Troubleshooting OBS vs TikTok Lag Diagram

1. The "Run as Administrator" Magic

This is the #1 fix for 90% of OBS lag issues.

  • Why: Windows has a "Game Mode" that gives all GPU power to your active game. OBS gets starved.
  • Fix: Close OBS. Right-click the shortcut. Select "Run as Administrator".
  • Result: Windows now treats OBS as a high-priority process, reserving GPU juice for it even if your game wants 100%.

2. Cap Your In-Game FPS

If your GPU is running at 99-100% load rendering 143 FPS in Call of Duty, there is zero headroom left for OBS to compose the scene or for TikTok Live Studio to encode it.
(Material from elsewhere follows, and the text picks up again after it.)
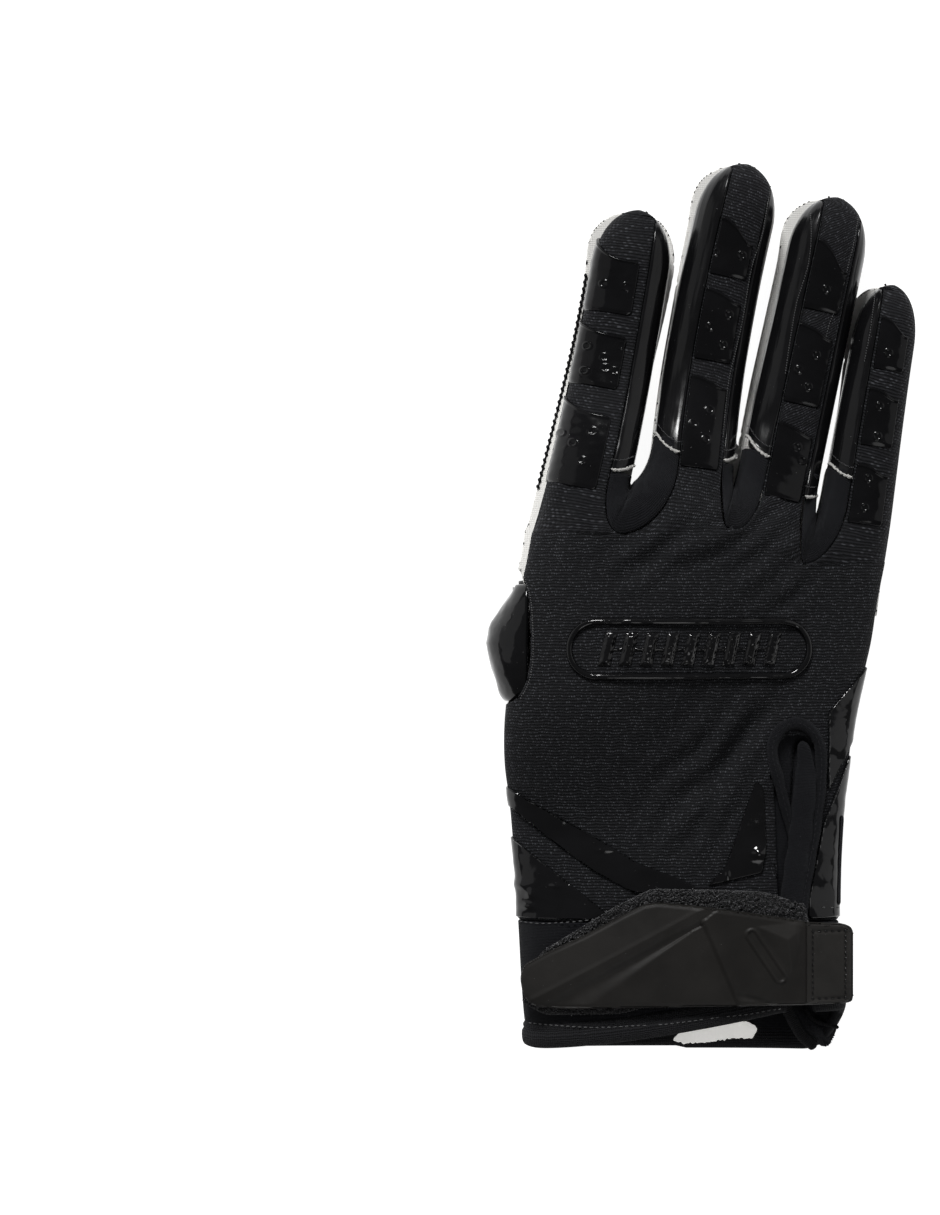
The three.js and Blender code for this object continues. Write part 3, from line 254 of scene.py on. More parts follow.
@dataclass
class GloveForm:
    """The surface of the glove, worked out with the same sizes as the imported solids."""

    finger_width: float = 22.0
    finger_space: float = 1.75
    finger_length: float = 98.6
    finger_height: float = 13.0
    tip_length: float = 16.0
    hand_length: float = 104.0
    hand_height: float = 16.5
    heel_length: float = 23.3
    cuff_length: float = 36.0
    gap: float = 0.3
    palm_wall: float = 1.0
    widest_share: float = 0.38
    hand_power: float = 2.6
    finger_power: float = 2.4
    foot_tuck: float = 0.7
    thumb_height: float = 9.0
    thumb_width: float = 22.0
    crotches: tuple = ((-0.154, 0.981, 0.64), (0.13, 0.995, 0.52), (0.363, 0.902, 0.56))
    knuckle_ends: tuple = (0.985, 0.912)
    rows: tuple = (
        (-1, -0.412, 0.452, 1.0), (-0.7, -0.43, 0.462, 1.0), (0, -0.446, 0.449, 1.0), (0.1, -0.449, 0.446, 1.01),
        (0.2, -0.46, 0.452, 1.02), (0.3, -0.47, 0.463, 1.04), (0.4, -0.484, 0.477, 1.06), (0.5, -0.485, 0.491, 1.06),
        (0.61, -0.474, 0.516, 1.05), (0.71, -0.466, 0.541, 1.03), (0.81, -0.449, 0.558, 1.0),
        (0.91, -0.424, 0.58, 0.97), (1.0, -0.405, 0.597, 0.95), (1.1, -0.38, 0.612, 0.93),
    )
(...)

  • The Fix: Go to your game settings. Cap the FPS to a multiple of your stream (e.g., 60, 120, or 144).
  • Goal: Keep GPU usage around 90-95% max to leave breathing room for streaming tools.

3. Match Your Frame Rates

A common mistake is running OBS at 60fps but having TikTok Live Studio set to 30fps (or vice versa), or having mismatched Virtual Camera settings.
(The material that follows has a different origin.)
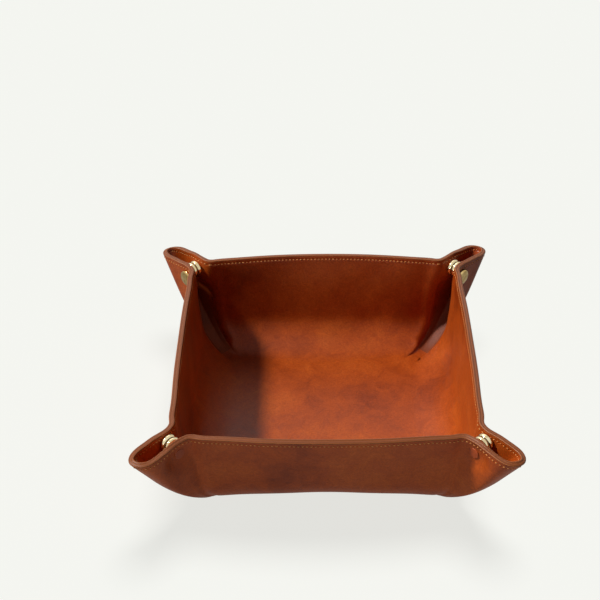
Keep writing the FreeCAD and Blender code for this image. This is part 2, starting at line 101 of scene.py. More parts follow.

  • Check: Ensure OBS Video settings (Settings > Video > FPS) match the input settings in TikTok Live Studio.
  • Why: Mismatched frame timings cause "judder" or perceived lag, even if no frames are technically dropped.

4. Disable the "Double Preview"

If you are using the OBS Virtual Camera into TikTok Live Studio:

  1. Open TikTok Live Studio.
  2. Add the camera source.
  3. Hide or minimize the preview inside TikTok Live Studio if possible, or at least don't have the preview running at "Source Quality" on your second monitor. Rendering the preview twice (once in OBS, once in TTLS) eats unnecessary resources.

FAQ

Q: Why does my Twitch stream work fine but TikTok lags? A: Twitch usually streams directly from OBS via RTMP. TikTok often involves running a second app (TikTok Live Studio) or using a Virtual Camera, which doubles the encoding/rendering workload.

Q: Should I use x264 or NVENC? A: If your GPU is the bottleneck (causing the lag), try switching one of the programs (like the recording side) to x264 to shift load to your CPU, provided you have a strong processor (Ryzen 9 / i9).

Q: Is there a plugin to avoid TikTok Live Studio entirely? A: Yes! The Aitum Vertical Plugin allows you to stream vertically directly from OBS if you have a stream key. If you don't have a key, you're stuck with the Virtual Camera method or "screencasting" method, which requires the optimization steps above.

Conclusion

You don't need a dual-PC setup to stream smoothly to TikTok. You just need to respect your GPU's limits. By running as Admin and capping your game's FPS, you ensure that OBS and TikTok Live Studio get the resources they need to keep that feed buttery smooth. Stop the slideshow and get back to the clips!